For example, you may find that as much as 40% of your network can be “dead” (i.e. neurons that never activate across the entire training dataset) if the learning rate is set too high. With a proper setting of the learning rate this is less frequently an issue.” [‡]

References

 [‡] Karpathy, A. “CS231n: Convolutional neural networks for visual recognition”.
fn(z)[source]

Evaulate the ReLU function on the elements of input z.

$\begin{split}\text{ReLU}(z_i) &= z_i \ \ \ \ &&\text{if }z_i > 0 \\ &= 0 \ \ \ \ &&\text{otherwise}\end{split}$
grad(x)[source]

Evaulate the first derivative of the ReLU function on the elements of input x.

$\begin{split}\frac{\partial \text{ReLU}}{\partial x_i} &= 1 \ \ \ \ &&\text{if }x_i > 0 \\ &= 0 \ \ \ \ &&\text{otherwise}\end{split}$
grad2(x)[source]

Evaulate the second derivative of the ReLU function on the elements of input x.

$\frac{\partial^2 \text{ReLU}}{\partial x_i^2} = 0$

## SELU¶

class numpy_ml.neural_nets.activations.SELU[source]

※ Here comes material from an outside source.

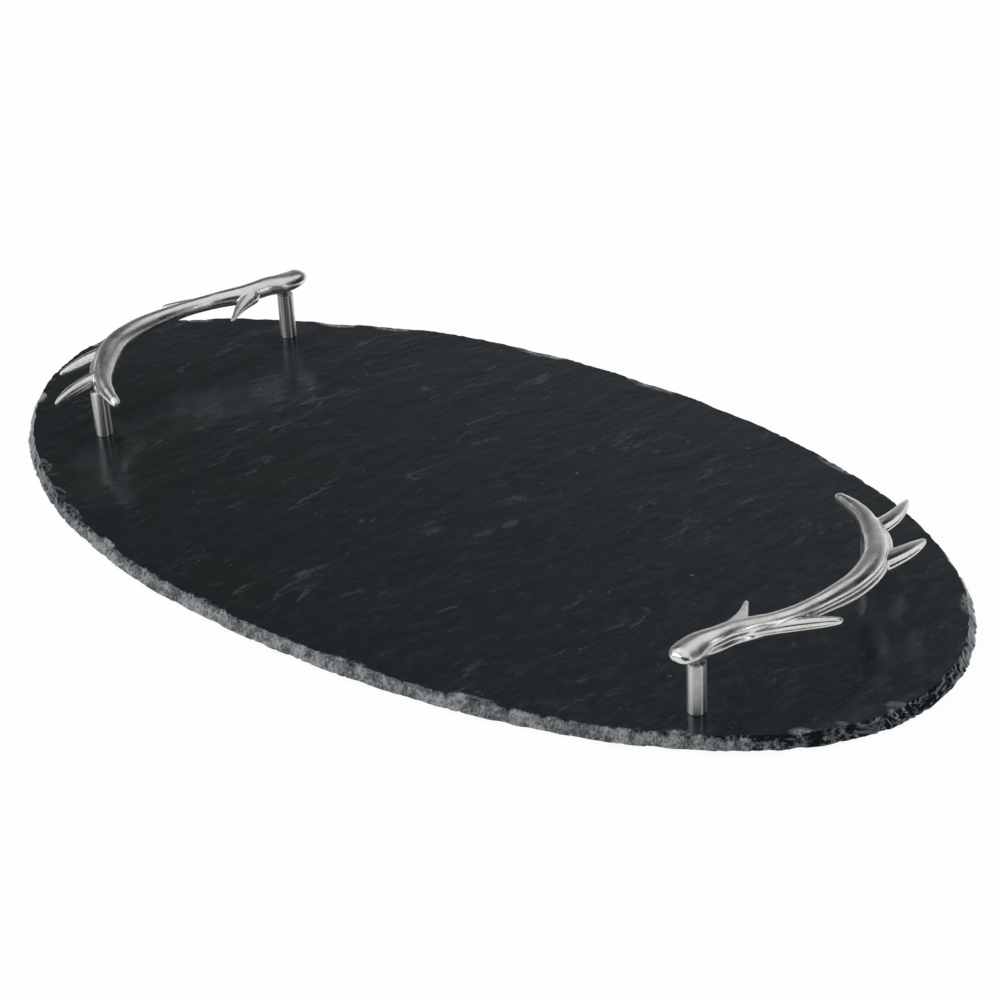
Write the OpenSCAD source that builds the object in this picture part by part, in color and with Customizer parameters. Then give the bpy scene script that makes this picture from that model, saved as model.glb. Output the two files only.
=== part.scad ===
// Oval slate serving board with two cast antler handles.
// Each handle stands on two round posts. A screw runs up from under the slate,
// through a post and into the antler, so the board comes apart from below.
// The board rests on six soft feet. The right handle's burr is at the front and
// the left handle's at the rear: it is one casting, used twice.

/* [Slate] */
// Length of the oval slate
board_length = 500; // [470:1:560]
// Width of the oval slate
board_width = 269; // [246:1:320]
// Thickness of the slate
board_thick = 5.4; // [5:0.1:8]
// How far the chipped rim slopes in from the underside to the top
rim_slope = 3; // [2.2:0.1:5]
// How deep the large chips bite into the rim
chip_depth = 0.9; // [0.3:0.1:1.5]
// How far one cleaved layer of the rim strays from the next
layer_stray = 0.2; // [0.05:0.05:0.25]
// Power of the oval, where 2 is a true ellipse
oval_power = 2.12; // [2:0.02:2.6]
// How far the rim is cut back at the rear left, as a share of the oval's radius
flat_share = 0.064; // [0:0.002:0.07]

/* [Handles] */
// Distance of the right handle's posts from the board's right end
right_inset = 68.4; // [66:0.1:85]
// Shift of the right handle along the board's width
right_shift = -12.8; // [-16:0.1:16]
// Distance of the left handle's posts from the board's left end
left_inset = 76.8; // [70:0.1:85]
// Shift of the left handle along the board's width
left_shift = 8.5; // [-16:0.1:16]
// Angle by which the left handle was screwed on askew
left_skew = 1.1; // [-3:0.1:3]
// Distance between the two posts of a handle
post_pitch = 124; // [100:1:135]
// Clear height of a post, from the slate to the antler
post_height = 23; // [16:0.1:40]
// Diameter of a post
post_d = 7.8; // [7:0.1:9]
// Chamfer at both ends of a post
post_chamfer = 0.4; // [0.1:0.1:0.8]

/* [Antler] */
// How far the middle of the beam bows out past the posts
antler_bow = 23.5; // [12:0.5:34]
// Height of the beam's middle line above the posts
antler_rise = 5.3; // [4.5:0.1:9]
// Half the thickness of the beam
beam_r = 4.9; // [4.4:0.1:6.5]
// Length of the longest tine
tine_reach = 29.5; // [18:0.5:38]
// Half the thickness of a tine at its root
tine_r = 3.5; // [2.5:0.1:4.4]
// Width added round a post by the boss that it butts against
boss_wall = 0.4; // [0.2:0.1:0.8]

/* [Fasteners] */
// Diameter of the screw's thread
screw_d = 4; // [3:0.5:5]
// Diameter of the screw's head
head_d = 7.6; // [6.5:0.1:8]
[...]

A scaled exponential linear unit (SELU).

Notes

SELU units, when used in conjunction with proper weight initialization and regularization techniques, encourage neuron activations to converge to zero-mean and unit variance without explicit use of e.g., batchnorm.

For SELU units, the $$\alpha$$ and $$\text{scale}$$ values are constants chosen so that the mean and variance of the inputs are preserved between consecutive layers. As such the authors propose weights be initialized using Lecun-Normal initialization: $$w_{ij} \sim \mathcal{N}(0, 1 / \text{fan_in})$$, and to use the dropout variant $$\alpha$$-dropout during regularization. [§]

See the reference for more information (especially the appendix ;-) ).

References

 [§] Klambauer, G., Unterthiner, T., & Hochreiter, S. (2017). “Self-normalizing neural networks.” Advances in Neural Information Processing Systems, 30.
fn(z)[source]

Evaluate the SELU activation on the elements of input z.

$\text{SELU}(z_i) = \text{scale} \times \text{ELU}(z_i, \alpha)$

which is simply

$\begin{split}\text{SELU}(z_i) &= \text{scale} \times z_i \ \ \ \ &&\text{if }z_i > 0 \\ &= \text{scale} \times \alpha (e^{z_i} - 1) \ \ \ \ &&\text{otherwise}\end{split}$
grad(x)[source]

Evaluate the first derivative of the SELU activation on the elements of input x.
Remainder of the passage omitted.